The church has presided over weddings of twelve-year-old girls and fourteen-year-old boys. (The minimums are slightly older now.) It has married princesses to princes they'd never met at the command of their parents. It has preached the dominance of husband over wife, and then later their equality. The important thing was that the couple intended to have sex that had some chance of being procreative. And no sex can ever be had besides that kind, within marriage. Contraception of course is out. Because that's not what marriage is for. Catholic marriage is for children.

Naturally, if that's what it's about, gay marriage is never going to be a thing. They might love each other, they might intend to stay together for life, but they can't reproduce together naturally, through procreative sex, so it's not Catholic marriage.

But what that really makes me think is this: who looks at these two visions of marriage with their eyes wide open and picks the Catholic ideal? Who picks the one where they are signing up for a prefab framework they can't alter, which is purely about begetting and raising children as a service to the community? Who signs up to have their equality to their husband be a matter for debate? History is all very well, but history was terrible for most people, especially for women. Historically-accurate marriage was no great thing.

I now believe in human agency a lot more than I did. I believe that people should get married if they love each other and choose to. I believe that marriage could have sex as a part of it, or not. It could have children coming along, or not. It could be held in a church as part of a larger community, or not.

The worst part of this debate is that the Catholic Church does not believe that people should get to choose how they think about marriage. It wants its version to be dominant and non-optional. It does not believe gay couples should be able to get married by the state, adopt children, or be recognized as equal in any way. It has combated every step modern society has taken to revise the idea of marriage, from contraception to no-fault divorce. In America, it's already trying to hide that history and saying "it's JUST that we can't bless your marriage, don't we get religious freedom?"

But I remember. It wants to impose a procreation-focused marriage ideal on everyone. It is willing to use legal force to do so, because it thinks it's the Good Cop helping you cooperate before you get handed over to the Bad Cop, which is God. There really isn't any room for compromise between their vision and the world's.

I just think the world's idea is better.


ficino4ml said...

Good article, Sheila. I agree with you. And good point, your "who would dream up this kind of marriage if given a choice?"

Aside, in this sentence, is there a typo: "There is one thing that marriage is, and you sign up for it if you don't." Is "if" a slip for "or"?

Cheers, F

Sheila said...

Haha yes, I wrote this on my phone while the kids were playing in the creek. Boy do I love having a smartphone these days; I can write more places.

ficino4ml said...

Wow, you must be digitally (in the root sense) very nimble! I really still can't type at all well on a phone.

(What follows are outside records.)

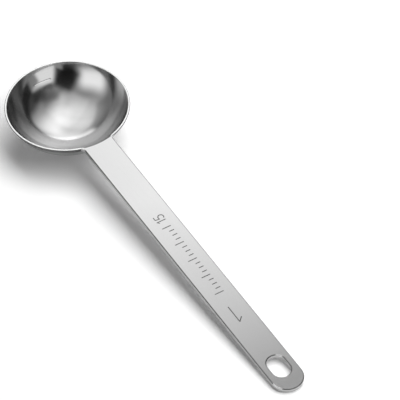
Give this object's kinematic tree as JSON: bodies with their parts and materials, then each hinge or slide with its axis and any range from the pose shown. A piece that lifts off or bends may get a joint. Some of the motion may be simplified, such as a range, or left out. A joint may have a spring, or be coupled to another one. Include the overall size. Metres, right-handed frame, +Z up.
{
  "type": "measuring spoon",
  "caption": "Long-handled measuring spoon: round drawn bowl welded to a flat strip handle with a hanging slot and engraved plain numerals.",
  "frame": {"origin": "middle of the small pressed flat under the bowl, on the table that the bowl stands on", "axes": "+X from the bowl along the handle to its tail, +Z up out of the bowl's mouth, +Y to the left of the handle as seen from above with the tail ahead"},
  "size_m": [0.185, 0.0478, 0.0162],
  "materials": {
    "bowl_steel": "satin polished inside and out, bright rounded lip",
    "handle_steel": "fine satin grain on the flats, bright rounded edges",
    "weld_steel": "ground flush above, bright small fillets outside"
  },
  "bodies": {
    "root": {"bowl": "bowl_steel", "handle": "handle_steel", "neck_weld": "weld_steel"}
  },
  "joints": []
}
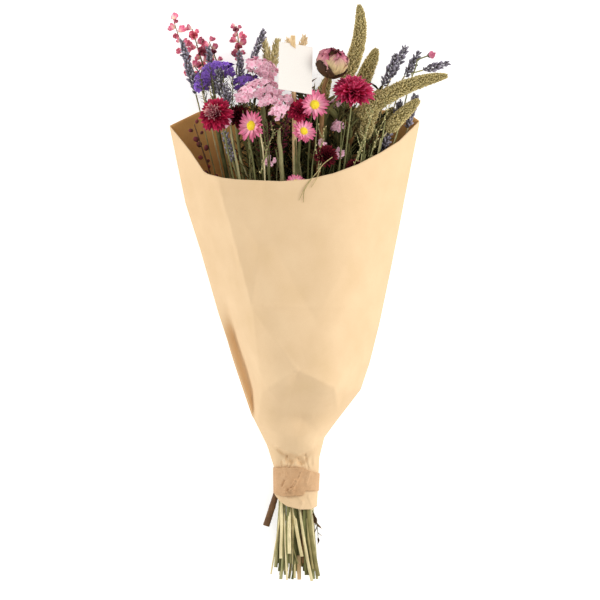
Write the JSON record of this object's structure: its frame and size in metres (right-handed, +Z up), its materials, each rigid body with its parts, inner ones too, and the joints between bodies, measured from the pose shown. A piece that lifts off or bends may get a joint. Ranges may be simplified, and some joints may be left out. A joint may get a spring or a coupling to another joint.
{
  "type": "mixed flower bouquet",
  "caption": "Hand-tied bouquet of mixed dried flowers, grasses and seed heads in a folded kraft paper wrap, bound with paper tape, with a blank card on a wooden pick; it lies on its back.",
  "frame": {"origin": "On the surface that the bouquet lies on, under the middle of the paper tape that binds the stems.", "axes": "+Y from the binding to the flower heads, +Z up from the surface to the open front of the wrap, +X to the right as seen from above with the heads at the top."},
  "size_m": [0.278, 0.5751, 0.1144],
  "materials": {
    "kraft_paper": "uncoated, creased",
    "paper_tape": "uncoated, crumpled",
    "card": "smooth, matt",
    "wood": "planed, raw",
    "green_stem": "dried, matt",
    "straw_stem": "dried, matt",
    "pink_petals": "dried, matt",
    "yellow_disc": "dried, matt",
    "crimson_bracts": "dried, matt",
    "peony_pink": "dried, matt",
    "peony_brown": "dried, matt",
    "statice_pink": "dried, matt",
    "statice_purple": "dried, matt",
    "larkspur_pink": "dried, matt",
    "lavender": "dried, matt",
    "setaria": "dried, matt",
    "pale_grass": "dried, matt",
    "seed_brown": "dried, matt"
  },
  "bodies": {
    "root": {"kraft_paper_wrap": "kraft_paper", "paper_tape": "paper_tape", "gift_card": "card", "card_stick": "wood", "everlasting_left_petals": "pink_petals", "everlasting_middle_petals": "pink_petals", "everlasting_right_petals": "pink_petals", "everlasting_rim_petals": "pink_petals", "everlasting_left_disc": "yellow_disc", "everlasting_middle_disc": "yellow_disc", "everlasting_right_disc": "yellow_disc", "everlasting_rim_disc": "yellow_disc", "strawflower_left": "crimson_bracts", "strawflower_shaded": "crimson_bracts", "strawflower_right": "crimson_bracts", "strawflower_middle": "crimson_bracts", "strawflower_low": "crimson_bracts", "strawflower_rim": "crimson_bracts", "statice_pink_front": "statice_pink", "statice_pink_low": "statice_pink", "statice_pink_back": "statice_pink", "statice_pink_right": "statice_pink", "statice_purple_left": "statice_purple", "statice_purple_middle": "statice_purple", "larkspur_left": "larkspur_pink", "larkspur_behind": "larkspur_pink", "larkspur_short": "larkspur_pink", "larkspur_middle": "larkspur_pink", "peony_petals": "peony_pink", "pink_bud": "pink_petals", "everlasting_left_stem": "green_stem", "everlasting_middle_stems": "green_stem", "everlasting_right_stem": "green_stem", "strawflower_left_stem": "green_stem", "strawflower_right_stem": "green_stem", "strawflower_middle_stem": "green_stem", "strawflower_low_stems": "green_stem", "statice_pink_front_stem": "green_stem", "statice_pink_low_stem": "green_stem", "statice_pink_back_stem": "green_stem", "statice_pink_right_stem": "green_stem", "statice_purple_left_stem": "green_stem", "statice_purple_middle_stems": "green_stem", "larkspur_left_stems": "green_stem", "larkspur_short_stems": "green_stem", "peony_sepals_and_stem": "peony_brown", "lavender_far": "lavender", "lavender_left": "lavender", "lavender_upright": "lavender", "lavender_front": "lavender", "lavender_right": "lavender", "lavender_low": "lavender", "setaria_upright": "setaria", "setaria_right": "setaria", "setaria_back": "setaria", "setaria_left": "setaria", "setaria_low": "setaria", "pale_grass": "pale_grass", "seed_twig": "seed_brown", "stray_grass": "straw_stem"}
  },
  "joints": []
}
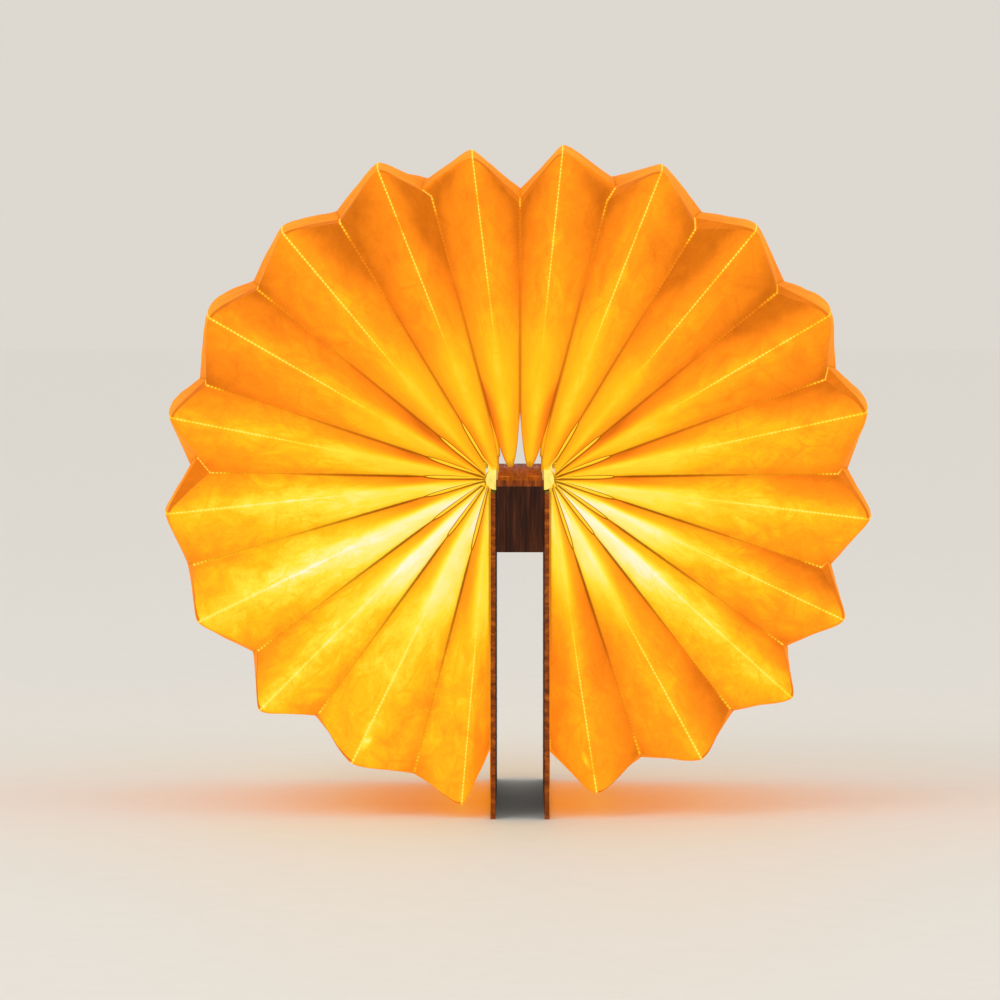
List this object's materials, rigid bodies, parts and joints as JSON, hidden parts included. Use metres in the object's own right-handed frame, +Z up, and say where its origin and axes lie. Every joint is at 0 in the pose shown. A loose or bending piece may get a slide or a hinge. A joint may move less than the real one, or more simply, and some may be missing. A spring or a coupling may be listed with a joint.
{
  "type": "pleated paper table lamp",
  "caption": "Folding book-shaped lamp: wooden covers folded back to back as a foot, a hinged spine with light bars, and a fan of pleated paper over the top.",
  "frame": {"origin": "middle of the footprint on the table, halfway between the two covers and halfway along the spine", "axes": "+Z up; the spine and the hinge axes lie along Y, with the charging socket at the +Y end; +X to the right in the picture's view, which looks along +Y"},
  "size_m": [0.3658, 0.216, 0.3381],
  "materials": {
    "wood": "satin",
    "paper": "matte",
    "brass": "satin",
    "steel": "satin",
    "aluminium": "satin",
    "diffuser": "matte",
    "strip": "satin",
    "cell": "satin",
    "nickel": "polished",
    "board": "satin",
    "lead": "satin",
    "black_plastic": "satin"
  },
  "bodies": {
    "spine": {"spine_body": "wood", "spine_lid": "wood", "lid_screws": "steel", "keeper_magnets": "steel", "battery_cell": "cell", "battery_contacts": "nickel", "battery_leads": "lead", "control_board": "board", "usb_socket": "nickel", "opening_sensor": "black_plastic", "led_leads": "lead", "led_rail_left": "aluminium", "led_strip_left": "strip", "light_bar_left": "diffuser", "spine_brackets_left": "brass", "spine_bracket_screws_left": "steel", "hinge_pins_left": "steel", "led_rail_right": "aluminium", "led_strip_right": "strip", "light_bar_right": "diffuser", "spine_brackets_right": "brass", "spine_bracket_screws_right": "steel", "hinge_pins_right": "steel"},
    "cover_left": {"cover_left": "wood", "cover_leaves_left": "brass", "cover_leaf_screws_left": "steel", "cover_magnets_left": "steel", "shade_flap_left": "paper"},
    "pleat_left_01": {"pleat_left_01": "paper"},
    "pleat_left_02": {"pleat_left_02": "paper"},
    "pleat_left_03": {"pleat_left_03": "paper"},
    "pleat_left_04": {"pleat_left_04": "paper"},
    "pleat_left_05": {"pleat_left_05": "paper"},
    "pleat_left_06": {"pleat_left_06": "paper"},
    "pleat_left_07": {"pleat_left_07": "paper"},
    "pleat_left_08": {"pleat_left_08": "paper"},
    "pleat_left_09": {"pleat_left_09": "paper"},
    "pleat_left_10": {"pleat_left_10": "paper"},
    "cover_right": {"cover_right": "wood", "cover_leaves_right": "brass", "cover_leaf_screws_right": "steel", "cover_magnets_right": "steel", "shade_flap_right": "paper", "sensor_magnet": "steel"},
    "pleat_right_01": {"pleat_right_01": "paper"},
    "pleat_right_02": {"pleat_right_02": "paper"},
    "pleat_right_03": {"pleat_right_03": "paper"},
    "pleat_right_04": {"pleat_right_04": "paper"},
    "pleat_right_05": {"pleat_right_05": "paper"},
    "pleat_right_06": {"pleat_right_06": "paper"},
    "pleat_right_07": {"pleat_right_07": "paper"},
    "pleat_right_08": {"pleat_right_08": "paper"},
    "pleat_right_09": {"pleat_right_09": "paper"},
    "pleat_right_10": {"pleat_right_10": "paper"}
  },
  "joints": [
    {"name": "cover_left_hinge", "type": "hinge", "parent": "spine", "child": "cover_left", "pos_m": [-0.015, 0, 0.17], "axis": [0, 1, 0], "range_deg": [0, 180]},
    {"name": "pleat_left_01_fold", "type": "hinge", "parent": "spine", "child": "pleat_left_01", "pos_m": [-0.01463, 0, 0.16998], "axis": [0, 1, 0], "range_deg": [0, 175.01], "deforming": ["pleat_left_01"]},
    {"name": "pleat_left_02_fold", "type": "hinge", "parent": "spine", "child": "pleat_left_02", "pos_m": [-0.01388, 0, 0.16974], "axis": [0, 1, 0], "range_deg": [0, 154.01], "deforming": ["pleat_left_02"]},
    {"name": "pleat_left_03_fold", "type": "hinge", "parent": "spine", "child": "pleat_left_03", "pos_m": [-0.01312, 0, 0.16922], "axis": [0, 1, 0], "range_deg": [0, 135.01], "deforming": ["pleat_left_03"]},
    {"name": "pleat_left_04_fold", "type": "hinge", "parent": "spine", "child": "pleat_left_04", "pos_m": [-0.01238, 0, 0.16836], "axis": [0, 1, 0], "range_deg": [0, 116.01], "deforming": ["pleat_left_04"]},
    {"name": "pleat_left_05_fold", "type": "hinge", "parent": "spine", "child": "pleat_left_05", "pos_m": [-0.01162, 0, 0.16696], "axis": [0, 1, 0], "range_deg": [0, 96.01], "deforming": ["pleat_left_05"]},
    {"name": "pleat_left_06_fold", "type": "hinge", "parent": "spine", "child": "pleat_left_06", "pos_m": [-0.01087, 0, 0.165], "axis": [0, 1, 0], "range_deg": [0, 79.01], "deforming": ["pleat_left_06"]},
    {"name": "pleat_left_07_fold", "type": "hinge", "parent": "spine", "child": "pleat_left_07", "pos_m": [-0.01013, 0, 0.16156], "axis": [0, 1, 0], "range_deg": [0, 60.01], "deforming": ["pleat_left_07"]},
    {"name": "pleat_left_08_fold", "type": "hinge", "parent": "spine", "child": "pleat_left_08", "pos_m": [-0.00937, 0, 0.15454], "axis": [0, 1, 0], "range_deg": [0, 40.01], "deforming": ["pleat_left_08"]},
    {"name": "pleat_left_09_fold", "type": "hinge", "parent": "spine", "child": "pleat_left_09", "pos_m": [-0.00613, 0, 0.14959], "axis": [0, 1, 0], "range_deg": [0, 21.51], "deforming": ["pleat_left_09"]},
    {"name": "pleat_left_10_fold", "type": "hinge", "parent": "spine", "child": "pleat_left_10", "pos_m": [-0.00237, 0, 0.14343], "axis": [0, 1, 0], "range_deg": [0, 7.01], "deforming": ["pleat_left_10"]},
    {"name": "cover_right_hinge", "type": "hinge", "parent": "spine", "child": "cover_right", "pos_m": [0.015, 0, 0.17], "axis": [0, -1, 0], "range_deg": [0, 180]},
    {"name": "pleat_right_01_fold", "type": "hinge", "parent": "spine", "child": "pleat_right_01", "pos_m": [0.01463, 0, 0.16997], "axis": [0, -1, 0], "range_deg": [0, 171.51], "deforming": ["pleat_right_01"]},
    {"name": "pleat_right_02_fold", "type": "hinge", "parent": "spine", "child": "pleat_right_02", "pos_m": [0.01388, 0, 0.16971], "axis": [0, -1, 0], "range_deg": [0, 151.51], "deforming": ["pleat_right_02"]},
    {"name": "pleat_right_03_fold", "type": "hinge", "parent": "spine", "child": "pleat_right_03", "pos_m": [0.01312, 0, 0.16917], "axis": [0, -1, 0], "range_deg": [0, 132.01], "deforming": ["pleat_right_03"]},
    {"name": "pleat_right_04_fold", "type": "hinge", "parent": "spine", "child": "pleat_right_04", "pos_m": [0.01238, 0, 0.16834], "axis": [0, -1, 0], "range_deg": [0, 115.51], "deforming": ["pleat_right_04"]},
    {"name": "pleat_right_05_fold", "type": "hinge", "parent": "spine", "child": "pleat_right_05", "pos_m": [0.01162, 0, 0.16701], "axis": [0, -1, 0], "range_deg": [0, 97.01], "deforming": ["pleat_right_05"]},
    {"name": "pleat_right_06_fold", "type": "hinge", "parent": "spine", "child": "pleat_right_06", "pos_m": [0.01087, 0, 0.16491], "axis": [0, -1, 0], "range_deg": [0, 78.01], "deforming": ["pleat_right_06"]},
    {"name": "pleat_right_07_fold", "type": "hinge", "parent": "spine", "child": "pleat_right_07", "pos_m": [0.01013, 0, 0.16147], "axis": [0, -1, 0], "range_deg": [0, 59.51], "deforming": ["pleat_right_07"]},
    {"name": "pleat_right_08_fold", "type": "hinge", "parent": "spine", "child": "pleat_right_08", "pos_m": [0.00937, 0, 0.15433], "axis": [0, -1, 0], "range_deg": [0, 39.51], "deforming": ["pleat_right_08"]},
    {"name": "pleat_right_09_fold", "type": "hinge", "parent": "spine", "child": "pleat_right_09", "pos_m": [0.00613, 0, 0.14959], "axis": [0, -1, 0], "range_deg": [0, 21.51], "deforming": ["pleat_right_09"]},
    {"name": "pleat_right_10_fold", "type": "hinge", "parent": "spine", "child": "pleat_right_10", "pos_m": [0.00237, 0, 0.13899], "axis": [0, -1, 0], "range_deg": [0, 6.01], "deforming": ["pleat_right_10"]}
  ],
  "couplings": [
    {"joint": "pleat_left_01_fold", "follows": "cover_left_hinge", "ratio": 0.97222},
    {"joint": "pleat_left_02_fold", "follows": "cover_left_hinge", "ratio": 0.85556},
    {"joint": "pleat_left_03_fold", "follows": "cover_left_hinge", "ratio": 0.75},
    {"joint": "pleat_left_04_fold", "follows": "cover_left_hinge", "ratio": 0.64444},
    {"joint": "pleat_left_05_fold", "follows": "cover_left_hinge", "ratio": 0.53333},
    {"joint": "pleat_left_06_fold", "follows": "cover_left_hinge", "ratio": 0.43889},
    {"joint": "pleat_left_07_fold", "follows": "cover_left_hinge", "ratio": 0.33333},
    {"joint": "pleat_left_08_fold", "follows": "cover_left_hinge", "ratio": 0.22222},
    {"joint": "pleat_left_09_fold", "follows": "cover_left_hinge", "ratio": 0.11944},
    {"joint": "pleat_left_10_fold", "follows": "cover_left_hinge", "ratio": 0.038889},
    {"joint": "pleat_right_01_fold", "follows": "cover_right_hinge", "ratio": 0.95278},
    {"joint": "pleat_right_02_fold", "follows": "cover_right_hinge", "ratio": 0.84167},
    {"joint": "pleat_right_03_fold", "follows": "cover_right_hinge", "ratio": 0.73333},
    {"joint": "pleat_right_04_fold", "follows": "cover_right_hinge", "ratio": 0.64167},
    {"joint": "pleat_right_05_fold", "follows": "cover_right_hinge", "ratio": 0.53889},
    {"joint": "pleat_right_06_fold", "follows": "cover_right_hinge", "ratio": 0.43333},
    {"joint": "pleat_right_07_fold", "follows": "cover_right_hinge", "ratio": 0.33056},
    {"joint": "pleat_right_08_fold", "follows": "cover_right_hinge", "ratio": 0.21944},
    {"joint": "pleat_right_09_fold", "follows": "cover_right_hinge", "ratio": 0.11944},
    {"joint": "pleat_right_10_fold", "follows": "cover_right_hinge", "ratio": 0.033333}
  ]
}
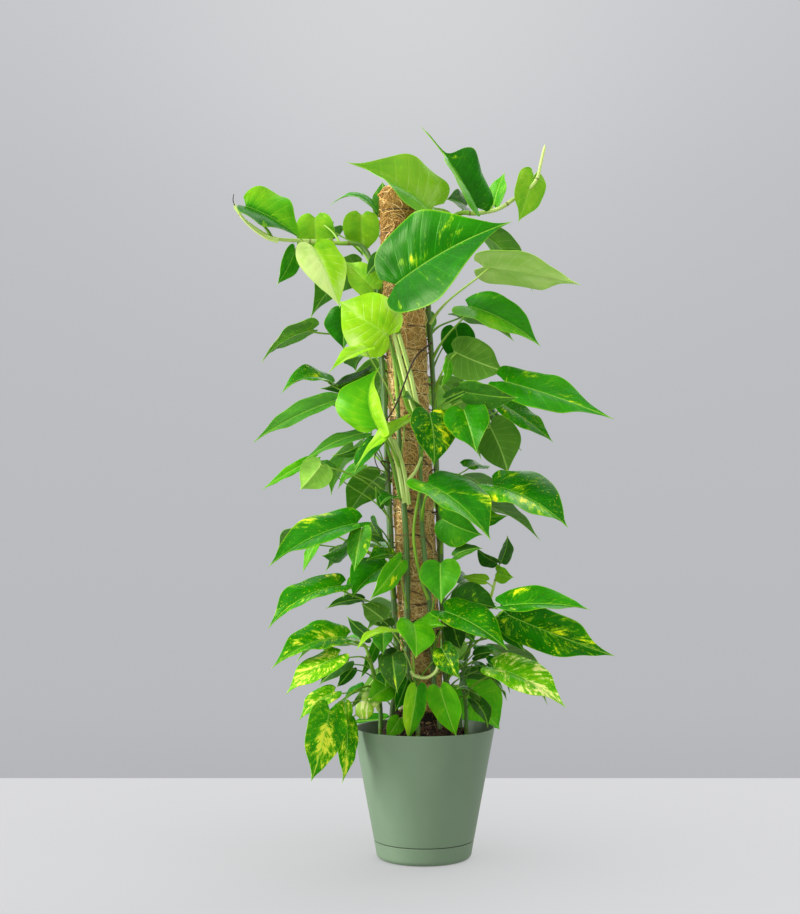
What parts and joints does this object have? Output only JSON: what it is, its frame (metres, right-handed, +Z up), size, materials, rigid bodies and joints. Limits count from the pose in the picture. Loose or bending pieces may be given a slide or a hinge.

Hey, at this point it may be too uncongenial to go over to Feser's blog, but there I've been trying to get at what I think is a flaw in the Second Way (same form of flaw would apply to First Way). I might have mentioned it before, so forgive me if I have, but it seems to me that for the First and Second Ways to go through, the first mover and first cause must be in a genus of movers and causes. Otherwise, you'd think the terms "mover" and "cause" would not be predicated univocally of the first and of the subordinate members of a causal series. So the argument would not go through, vitiated by an equivocation fallacy. If the Thomist invokes the doctrine of analogical predication of names of God in a proof purporting to establish that God exists, then I think that'd be a petitio.

If no time or inclination to look at what I wrote on Feser's blog, no worries. That right wing Catholicism saps my spirit. But if you think it would be interesting, here's the link:

Cheers, F

Sheila said...

I rather enjoy the debates on there, though I don't check regularly. I'll have a look.